Ad Aparecida succede la stessa cosa. La Sagrada Familia di Gaudí a Barcellona, in Spagna, è fatta con i soldi che i turisti pagano all’ingresso. La Basilica di Aparecida è in costruzione grazie ai piccoli contributi del popolo brasiliano. Ho appena dipinto un quadro di 20 metri di lunghezza per 2 di altezza nella sala della torre dell’ascensore, che chiamo la Vergine Madre dei Pellegrini. Ci sono tutti i tipi di pellegrini: meticci, zoppi, ciechi, ragazzi in bicicletta, uomini a cavallo, tutti si rivolgono alla Vergine. E gli ultimi due, all’estremità, sono Papa Giovanni Paolo II e Papa Benedetto XVI, anch’essi si rivolgono alla Vergine dirigendosi verso la Basilica. È interessante notare che, mentre stavo dipingendo il pannello, e ci sono voluti quasi tre mesi, un giorno stavo parlando con la suora che si occupa del servizio di informazioni e le portano un po’ di tutto; improvvisamente arriva una vecchietta di campagna, le consegna una busta e dice: “Sorella, ecco il denaro che abbiamo ricavato dalla vendita delle mie galline e delle uova che hanno deposto per due anni: è per la Madre Aparecida”. Così ho subito inserito nel pannello anche lei, mentre porta un paniere con le galline. Ad Aparecida vedo persone che hanno i soldi per offrire uno, due o tre mattoni, ma ho visto anche un signore che ne donava due camion interi. Bello! Inoltre, la Basilica ha molti confessionali, è assai frequentata per le confessioni, e ogni giorno vi sono a disposizione trenta sacerdoti. Una volta padre Darci mi ha detto che il più grande miracolo non si vede: è la conversione dei cuori.

Oltre ad Aparecida, oggi si sta occupando di altri lavori?
Sto lavorando anche a Helfta. Stiamo costruendo una bella cappella moderna che contiene le spoglie di santa Gertrude, proprio dove Cristo le apparve misticamente. E lei è la prima donna a parlare nel cuore di Gesù, a differenza di santa Maria Margherita Alacoque quando, dopo alcuni secoli, si sviluppò la devozione al Cuore di Gesù in modo sbagliato, perché la devozione al Cuore di Gesù era semplicemente una riparazione: io mi sacrifico, pregherò per riscattare il peccato del mondo, per esempio.

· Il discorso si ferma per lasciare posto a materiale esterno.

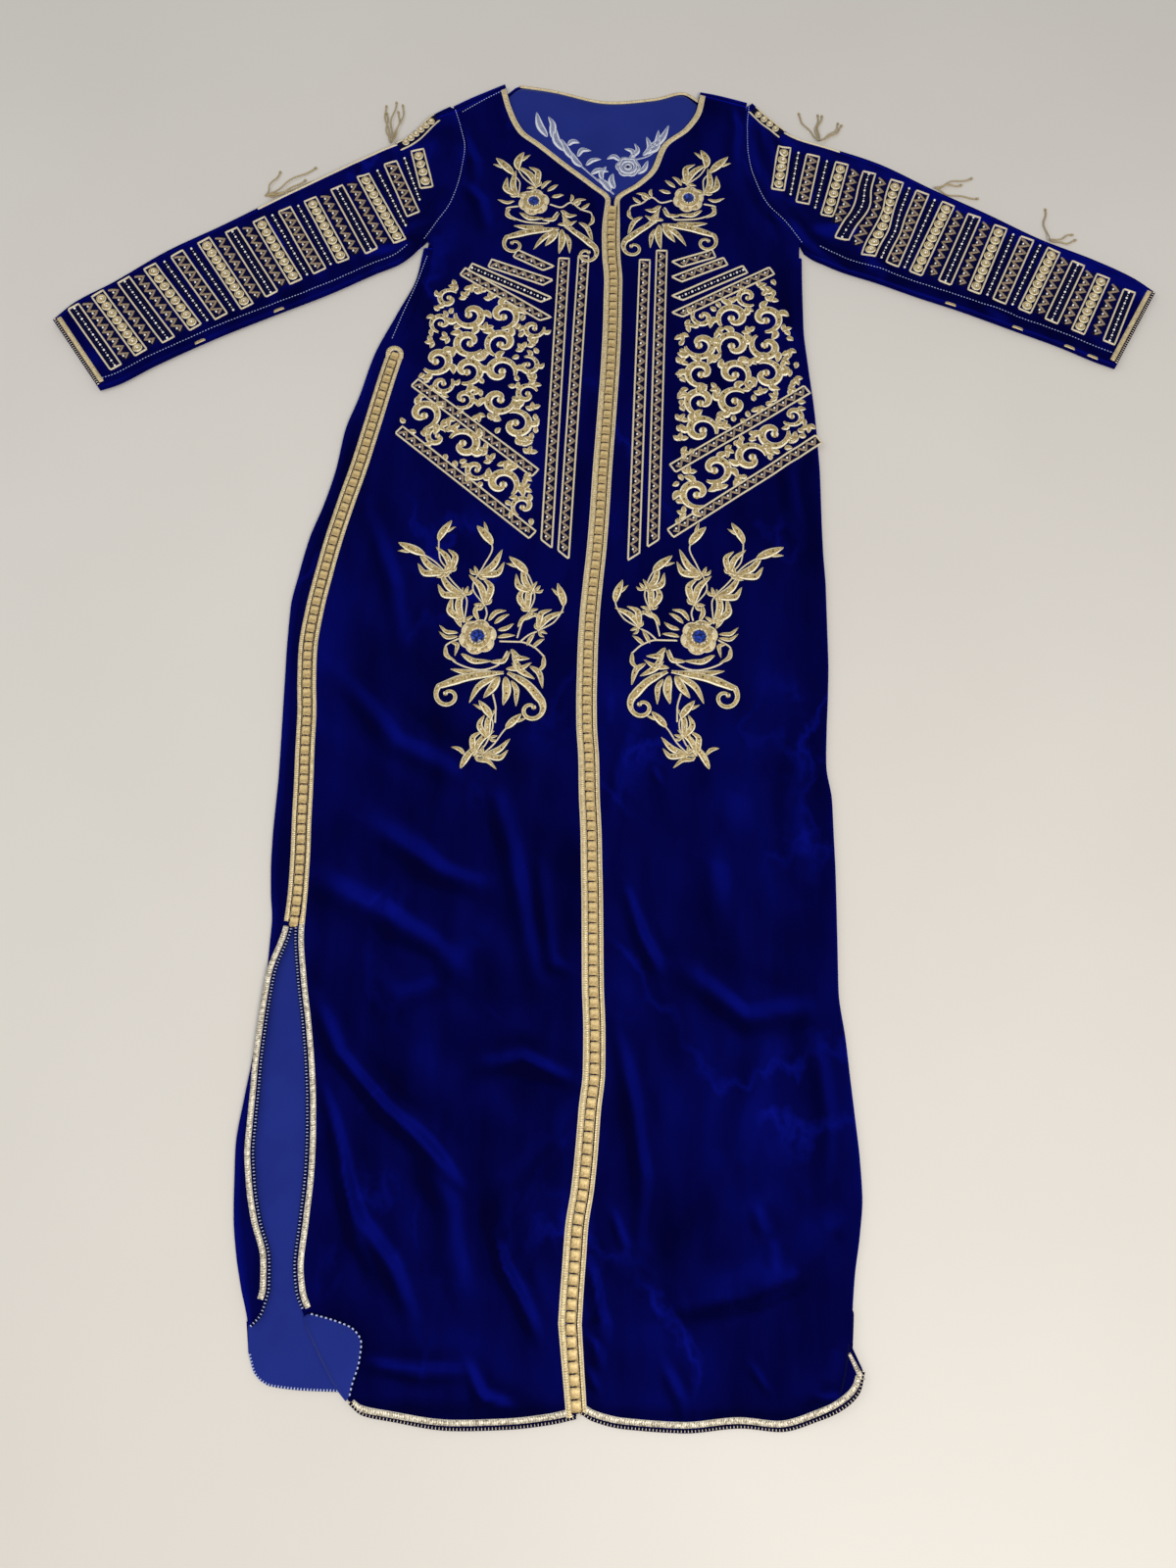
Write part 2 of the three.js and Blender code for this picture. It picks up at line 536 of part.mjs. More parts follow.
// ---- what lies on the cloth ----

const bodyStart = RIGHT_TOP.length;
const SIDE_BRAID_ROW = 3;              // row of the body at the top of the side braid
const braidTop = bodyStart + SIDE_BRAID_ROW;
const hemRow = rightFront.length - 2;  // row at the corded edge of the hem
const inner = rightFront[0].length - 1;

// Braid along a hem, from the outer end to just short of the centre braid.
function hemBraid(grid, from, to) {
  const low = grid[hemRow].slice(from, to).map((p) => p.clone());
  const high = grid[hemRow - 1].slice(from, to).map((p) => p.clone());
  const pull = (line, i, k) => {
    const step = new THREE.Vector3().subVectors(line[k], line[i]).setLength(GAP);
    line[i].add(step);
  };
  for (const line of [low, high]) {
    pull(line, 0, 1);
    pull(line, line.length - 1, line.length - 2);
  }
  return strip(low, high, () => ({ lift: 2 * GAP }));
}

// A row of knotted buttons over two edges that meet.
function buttonRow(lineA, lineB) {
  const [a, b] = paced(lineA, lineB, BUTTON_PITCH / 2);
  const wide = a[0].distanceTo(b[0]);
  return strip(a, b, (i) => (i % 2
    ? { inset: wide / 2 - BUTTON_HALF, thick: BUTTON_THICK, lift: 2 * GAP }
    : { inset: wide / 2 - BUTTON_HALF / 2, thick: BUTTON_THICK / 2, lift: 2 * GAP }));
}

// The turn of the side braid above its top button: half a ring over the two edges.
function braidTurn(centre, outer, thick) {
  const steps = 6;
  const ring = Array.from({ length: steps + 1 }, (_, k) => {
    const turn = Math.PI * (1 - k / steps);
    return [outer - BRAID, outer].map((radius) => {
      const x = centre.x + radius * Math.cos(turn);
      const y = centre.y + radius * Math.sin(turn);
      return new THREE.Vector3(x, y, frontLevel(x, y));
    });
  });
  return strip(column(ring, 0), column(ring, 1), () => ({ thick, lift: 2 * GAP }));
}

function bandOnSleeve(ring, from, to, wide) {
  const count = ring[0].length;
  const foldTop = count - ARMHOLE_ROWS.length - 1;
  const edge = column(ring, foldTop, from, to);
  const inside = column(ring, foldTop + 1, from, to).map((p, i) =>
    edge[i].clone().lerp(p, Math.min(1, wide / edge[i].distanceTo(p))));
  const lines = [edge.map((p) => p.clone()), inside];
  for (const line of lines) line[0].lerp(line[1], GAP / line[0].distanceTo(line[1]));
  return lines;
}

function cuffBraid(ring, flip) {
  const last = ring.length - 2;
  const first = ring[0].length - ARMHOLE_ROWS.length - 1;
  const low = ring[last].slice(first);
  const high = ring[last - 1].slice(first);
  return flip ? strip(high, low, plainStrip) : strip(low, high, plainStrip);
}

// ---- the garment ----

add('back', flatPiece(BACK_NECK, BACK_TOP, UNDER_LAP + GAP, seamGap, BACK_HEM, 0, CLOTH),
  COLOURS.velvet);
add('back_side_fold', wall([...sideFold].reverse(), CLOTH), COLOURS.velvet);
add('shoulder_fold_right', wall(rightShoulder, CLOTH), COLOURS.velvet);
add('shoulder_fold_left', wall(leftShoulder, CLOTH), COLOURS.velvet);
add('lining_back', flatPiece(LINING_NECK, LINING_TOP, LINING_INSET, LINING_INSET, LINING_HEM,
  LINING_Z - LINING / 2, LINING_Z + LINING / 2), COLOURS.lining);
add('front_right', wall(rightFront, CLOTH), COLOURS.velvet);
add('front_right_corner', wall(turnedCorner, CLOTH), COLOURS.lining);
add('front_left', wall(leftFront, CLOTH), COLOURS.velvet);
add('front_left_under_fold', wall(underFold, CLOTH), COLOURS.velvet);
add('sleeve_right', wall([...rightSleeve].reverse(), CLOTH), COLOURS.velvet);
add('sleeve_left', wall(leftSleeve, CLOTH), COLOURS.velvet);

// Braids. Each neck braid runs on down the centre to the hem, and each side braid down the slit.
add('neck_front_braid_right', strip(column(rightFront, inner - 2, 0, hemRow + 1),
  column(rightFront, inner - 1, 0, hemRow + 1), plainStrip), COLOURS.gold);
add('neck_front_braid_left', strip(column(leftFront, 1, 0, hemRow + 1),
  column(leftFront, 2, 0, hemRow + 1), plainStrip), COLOURS.gold);
add('hem_braid_right', hemBraid(rightFront, 0, inner - 1), COLOURS.gold);
add('hem_braid_left', hemBraid(leftFront, 2, inner + 1), COLOURS.gold);
add('side_slit_braid_back', strip(column(sideFold, 2, SIDE_BRAID_ROW),
  column(sideFold, 1, SIDE_BRAID_ROW), plainStrip), COLOURS.gold);
add('side_slit_braid_front', strip(column(rightFront, 1, braidTop, hemRow - 3),
  column(rightFront, 2, braidTop, hemRow - 3), plainStrip), COLOURS.gold);
const turnAt = BODY[SIDE_BRAID_ROW];
add('side_braid_turn', braidTurn({ x: turnAt.front, y: turnAt.y + 2 * GAP }, CORD_EDGE + BRAID,
  BRAID_THICK), COLOURS.gold);
const neckLine = (down) => BACK_NECK.filter((p) => p.x > NECK_CORD_FROM && p.x < NECK_CORD_TO)
  .map((p) => new THREE.Vector3(p.x, p.y - down, BACK_Z));
add('back_neck_cord', strip(neckLine(NECK_CORD), neckLine(0), plainStrip), COLOURS.cream);
add('cuff_braid_right', cuffBraid(rightSleeve, false), COLOURS.gold);
add('cuff_braid_left', cuffBraid(leftSleeve, true), COLOURS.gold);

// Buttons: the front row from the point of the neck to the hem, the side row down to the slit.
const slitTop = BODY.findIndex((row) => row.back !== row.front);
add('front_buttons', buttonRow(column(rightFront, inner - 1, bodyStart - 1, hemRow),
  column(leftFront, 1, bodyStart - 1, hemRow)), COLOURS.gold);
add('side_buttons', buttonRow(column(sideFold, 1, SIDE_BRAID_ROW, slitTop + 1),
  column(rightFront, 1, braidTop, bodyStart + slitTop + 1)), COLOURS.gold);

// Bands and cords on the top folds of the sleeves.
const SLEEVE_CORD = 2.4;
const BAND_TO = 3;
const CORD_TO = { right: 6, left: 5 };
const onSleeve = (lines, flip) => (flip ? strip(lines[0], lines[1], plainStrip)
  : strip(lines[1], lines[0], plainStrip));
add('sleeve_band_right', onSleeve(bandOnSleeve(rightSleeve, 1, BAND_TO + 1, BAND - ROLL), false),
  COLOURS.gold);
add('sleeve_band_left', onSleeve(bandOnSleeve(leftSleeve, 1, BAND_TO + 1, BAND - ROLL), true),
  COLOURS.gold);
add('sleeve_cord_right', onSleeve(bandOnSleeve(rightSleeve, BAND_TO, CORD_TO.right + 1,
  SLEEVE_CORD), false), COLOURS.cream);
add('sleeve_cord_left', onSleeve(bandOnSleeve(leftSleeve, BAND_TO, CORD_TO.left + 1,
  SLEEVE_CORD), true), COLOURS.cream);

// Stones, each on its padded rosette, which clears the cloth at every side of its rim.
function turned(name, profile, radius, high, place, z, material) {
  const points = profile.map(([x, y]) => new THREE.Vector2(x * radius, y * high));
  const mesh = add(name, new THREE.LatheGeometry(points, ROUND_SIDES), material);
  mesh.rotation.x = Math.PI / 2;
  mesh.position.set(place.x, place.y, z);
}

for (const stone of STONES) {
  const wide = stone.radius + ROSETTE_WIDER;
  const rim = Array.from({ length: ROUND_SIDES }, (_, i) => (2 * Math.PI * i) / ROUND_SIDES);
  const levels = [0, ...rim.map((turn) =>
    frontLevel(stone.x + wide * Math.cos(turn), stone.y + wide * Math.sin(turn)))];
  const seat = Math.max(...levels) + CLOTH / 2 + GAP;
  turned(stone.name.replace('stone', 'rosette'), ROSETTE_PROFILE, wide, ROSETTE_HIGH, stone, seat,
    COLOURS.gold);
  turned(stone.name, STONE_PROFILE, stone.radius, STONE_HIGH, stone, seat + ROSETTE_HIGH + GAP,
    COLOURS.stone);
}

// Bunches of cord ends: the plain reach of each, lying on the ground.
for (const tassel of TASSELS) {
  const shape = new THREE.Shape();
  shape.moveTo(tassel.x - TASSEL_ROOT, tassel.y);
  shape.lineTo(tassel.xb, tassel.yb);
  shape.lineTo(tassel.xa, tassel.ya);
  const geometry = new THREE.ExtrudeGeometry(shape, { depth: TASSEL_THICK, bevelEnabled: false });
  geometry.translate(0, 0, TASSEL_LIFT);
  add(tassel.name, geometry, COLOURS.cream);
}

// The origin is the middle of the garment's outline, on the ground.
const outline = new THREE.Box3().setFromObject(root);
const middle = outline.getCenter(new THREE.Vector3());
root.position.set(-middle.x, -middle.y, -outline.min.z);

export default root;
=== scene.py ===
"""A velvet kaftan laid flat, face up, on a pale floor: cloth, trims, embroidery, light and camera.

Sizes are in millimetres on the cutting table, +X to the wearer's left, +Y to the neck, +Z up. They
turn into metres in the row frame only where a mesh is made.
"""

import logging
import math
from collections.abc import Callable, Sequence
from dataclasses import dataclass, field
from enum import Enum

import bpy
import numpy as np
from mathutils import Matrix, Vector


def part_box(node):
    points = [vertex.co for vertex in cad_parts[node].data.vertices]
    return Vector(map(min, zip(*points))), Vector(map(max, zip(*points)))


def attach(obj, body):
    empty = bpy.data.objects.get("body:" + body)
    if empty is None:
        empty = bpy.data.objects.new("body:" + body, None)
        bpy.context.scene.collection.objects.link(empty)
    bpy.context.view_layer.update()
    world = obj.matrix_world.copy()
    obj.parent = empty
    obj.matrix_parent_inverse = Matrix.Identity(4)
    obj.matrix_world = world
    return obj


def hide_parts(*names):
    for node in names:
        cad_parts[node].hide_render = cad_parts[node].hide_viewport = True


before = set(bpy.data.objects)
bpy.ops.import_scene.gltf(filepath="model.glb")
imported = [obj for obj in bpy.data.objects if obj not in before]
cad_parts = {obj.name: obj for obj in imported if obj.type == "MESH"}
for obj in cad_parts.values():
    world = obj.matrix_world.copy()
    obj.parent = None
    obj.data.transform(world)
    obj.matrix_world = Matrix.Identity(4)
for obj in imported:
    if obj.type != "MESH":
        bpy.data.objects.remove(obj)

log = logging.getLogger("kaftan")
Array = np.ndarray
Pair = tuple[float, float]
Colour = tuple[float, float, float]

# ---- cloth sizes, shared by every panel ----
CLOTH = 1.5
LINING = 1.0
GAP = 0.3
ROLL = 3.4
FOLD_STEPS = 7
CORD_EDGE = 4.0
BRAID = 5.3
BACK_Z = CLOTH / 2
LINING_Z = CLOTH + GAP + LINING / 2
FRONT_Z = CLOTH + LINING + 2 * GAP + CLOTH / 2
SLEEVE_Z = 2 * CLOTH + GAP
FOLD_TOP_Z = 2 * ROLL - CLOTH / 2
HEM_Z = CLOTH / 2 + 0.5

# How far the foot of a laid stroke and of a dome lies sunk in the cloth.
SUNK_STROKE = 0.3
SUNK_DOME = 0.2

# Middles of the four stones: upper right, upper left, lower right, lower left.
STONES = ((-88, 546), (89, 556), (-124, 6), (101, 12))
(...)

E questo è un errore fondamentale, teologicamente parlando, perché Gesù Cristo è già morto per questo, e mai potrò sostituire Gesù Cristo. Santa Gertrude non ha mai fatto niente di tutto questo. Soltanto sette o otto anni fa i tedeschi sono riusciti a ricomprare questo terreno, perché nel recente passato Helfta si trovava nella Germania Orientale, che era comunista, e hanno realizzato un bel monastero di monache cistercensi, perché anche santa Gertrude era benedettina cistercense. Oggi numerosi pellegrini si recano in autobus a Helfta per aiutare nel monastero, o solo per celebrare Lodi, Vespri e Uffici con le monache, e contribuire economicamente: rimangono tre, quattro o cinque giorni con le suore e vogliono far diventare Helfta, e questa devozione al cuore di Gesù, il centro della Germania. Perché la Germania ha molti centri di pellegrinaggio, ma vuole far sì che questo divenga il centro principale, e nella bella e grande cappella, molto moderna, molto attuale, molto contemporanea, si trova una grande vetrata multicolore dove la silhouette di Cristo si fonde con quella di Gertrude, e il cuore di entrambi è lo stesso cuore, perché, diceva la santa, “il mio cuore deve essere lo stesso di Lui”. Finché non trasformiamo il cuore delle persone nel cuore di Lui, Egli non si rinnova nell’uomo nuovo. E questo è il bello: non esiste una genialità che sia soltanto mia. Il momento in cui faccio un lavoro come quello di santa Gertrude, è proprio il momento in cui Dio mi fa bere da queste fonti. Quindi, in realtà mi converto all’uno per cento e per l’altro novantanove è Dio che mi converte.